Although American Eagle believes that the expectations reflected in the forward-looking statements contained in this document, and the assumptions on which such forward-looking statements are made, are reasonable, there can be no assurance that such expectations will prove to be correct. Readers are cautioned not to place undue reliance on forward-looking statements included in this document, as there can be no assurance that the plans, intentions or expectations upon which the forward-looking statements are based will occur.

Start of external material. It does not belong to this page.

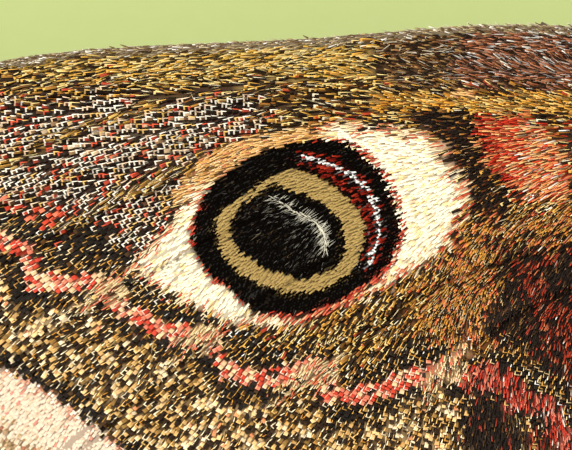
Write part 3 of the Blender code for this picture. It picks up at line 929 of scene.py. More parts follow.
ROSE_CREAM = Mix(((5, "#d8b078", "#fbe4b0"), (2, "#d45a3c", "#f48a64"), (1.2, "#2a1a0c", "#4a3216")),
    ((1, ""), (1, "#fff4d8")), ((1, ""), (2, "#fff0cc")), long=1.8, wide=0.75, turn=10, pointed=0.5,
    fine=True)
ROSE_HAIR = Hairy(((4, "#a82416", "#dc4834"), (2, "#c45844", "#f09078"), (3, "#120804", "#2a180c"),
    (0.5, "#d8c8b8", "#ffffff")), ((5, ""), (1, "#f4a888")), ((4, ""), (1, "#f8e8dc")), long=2.0, wide=0.75)
CRIMSON = Downy(((4, "#a02010", "#dc3c22"), (2.4, "#c85a34", "#f49c66"), (1.6, "#6a1008", "#a01c0e"),
    (1.0, "#e8a060", "#ffd494")), ((5, ""), (1, "#ffa074")), ((4, ""), (1, "#ffc07c")), long=1.5, wide=0.8)
BLUSH = Downy(((3.4, "#dc7840", "#fca464"), (2.4, "#dca464", "#ffd898"), (3, "#bc2c14", "#ec5030"),
    (1.2, "#40200c", "#70401c"), (0.4, "#e8d8cc", "#ffffff")), ((3, ""), (1, "#fff0d8")),
    ((2, ""), (1, "#ffe8d0")), long=1.8, wide=0.75, lift=0.8)
RED_HAIR = Hairy(((3.2, "#74180a", "#b83c20"), (0.8, "#a84a2c", "#e08860"), (6.5, "#110703", "#22120a"),
    (0.15, "#b8a898", "#ffffff")), ((8, ""), (1, "#e08c60")), ((5, ""), (0.5, "#f8e8dc"), (1, "#e87850")),
    long=2.2, wide=0.75, lift=1.1)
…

By their nature, forward-looking statements involve numerous assumptions, known and unknown risks and uncertainties that contribute to the possibility that the forward-looking statements contained herein will not be correct, which may cause actual performance and financial results to differ materially from any estimates or projections of future performance or results expressed or implied by such forward-looking statements.

Readers are cautioned that such assumptions, risks and uncertainties should not be construed as exhaustive. The forward-looking statements contained in this document speak only as of the date of this document. Except as expressly required by applicable securities laws, we do not undertake any obligation to publicly update any forward-looking statements. The forward-looking statements contained in this document are expressly qualified by this cautionary statement.

All references to $ or C$ in this news release are to Canadian dollars and all references in this news release to US$ are to U.S. dollars.

Neither the TSX Venture Exchange nor its Regulation Services Provider (as that term is defined in policies of the TSX Venture Exchange) accepts responsibility for the adequacy or accuracy of this release.